** Start of SUPPLIED MATERIAL **

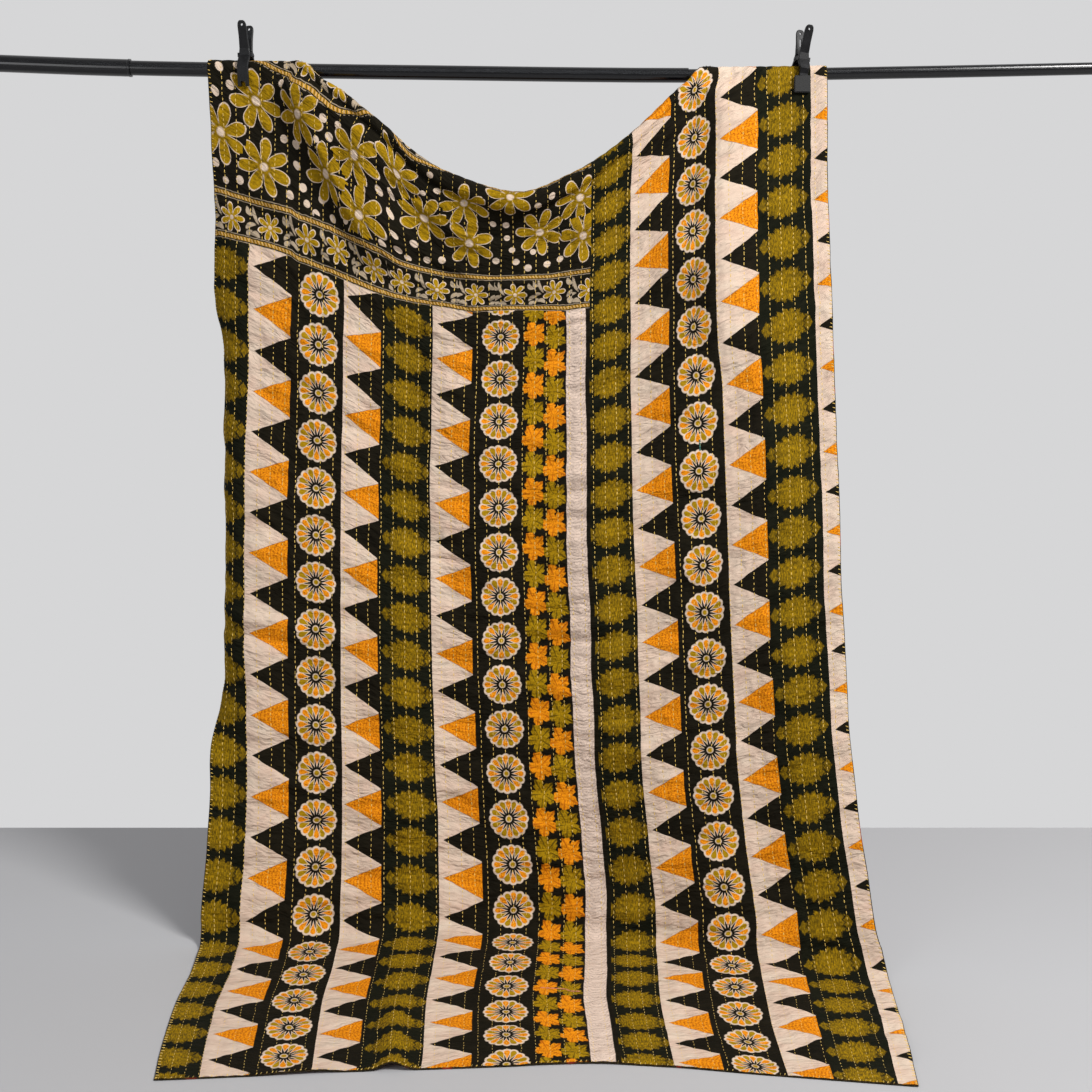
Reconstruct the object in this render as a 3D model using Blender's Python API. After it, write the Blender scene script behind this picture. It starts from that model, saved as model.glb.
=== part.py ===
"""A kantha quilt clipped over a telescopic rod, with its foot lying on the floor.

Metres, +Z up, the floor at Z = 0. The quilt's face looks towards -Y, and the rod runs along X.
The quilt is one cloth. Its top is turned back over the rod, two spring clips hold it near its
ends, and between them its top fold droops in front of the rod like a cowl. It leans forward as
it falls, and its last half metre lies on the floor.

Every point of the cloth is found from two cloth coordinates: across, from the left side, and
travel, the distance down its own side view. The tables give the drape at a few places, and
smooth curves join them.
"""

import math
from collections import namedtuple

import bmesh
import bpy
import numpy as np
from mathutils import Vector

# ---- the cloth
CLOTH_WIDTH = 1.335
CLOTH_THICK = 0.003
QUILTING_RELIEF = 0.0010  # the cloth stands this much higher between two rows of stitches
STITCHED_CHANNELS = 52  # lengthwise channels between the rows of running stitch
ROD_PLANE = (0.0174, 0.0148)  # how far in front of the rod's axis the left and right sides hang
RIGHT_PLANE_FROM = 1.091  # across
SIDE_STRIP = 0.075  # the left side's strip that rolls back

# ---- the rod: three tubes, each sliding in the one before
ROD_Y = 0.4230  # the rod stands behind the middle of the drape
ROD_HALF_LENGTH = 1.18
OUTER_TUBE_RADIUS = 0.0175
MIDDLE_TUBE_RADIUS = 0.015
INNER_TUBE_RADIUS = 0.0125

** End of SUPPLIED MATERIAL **

Extract exactly the leading lines of the data, stopping at and including the line with "lying on the floor.".

(ANSWER FOR THIS EXERCISE)
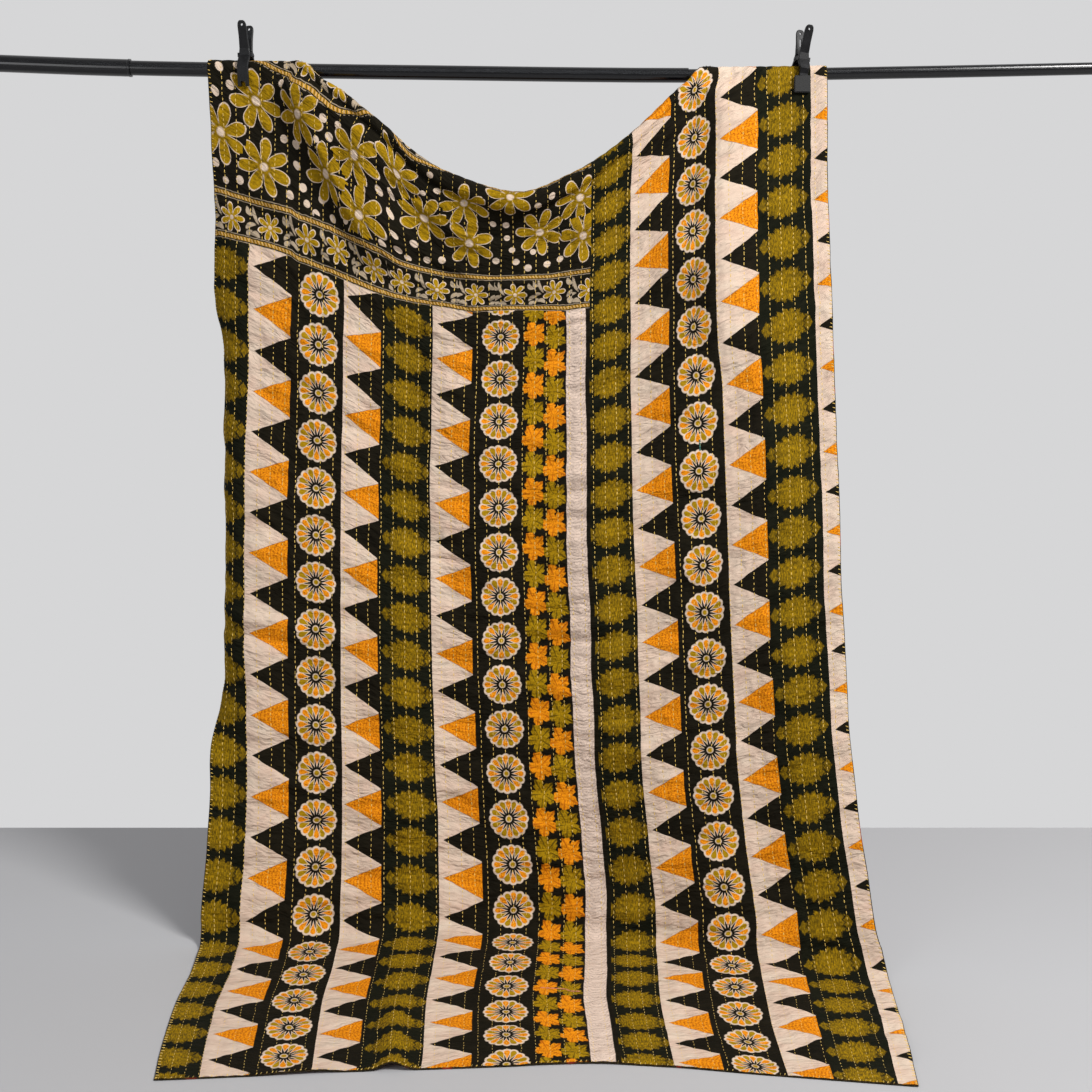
Reconstruct the object in this render as a 3D model using Blender's Python API. After it, write the Blender scene script behind this picture. It starts from that model, saved as model.glb.
=== part.py ===
"""A kantha quilt clipped over a telescopic rod, with its foot lying on the floor.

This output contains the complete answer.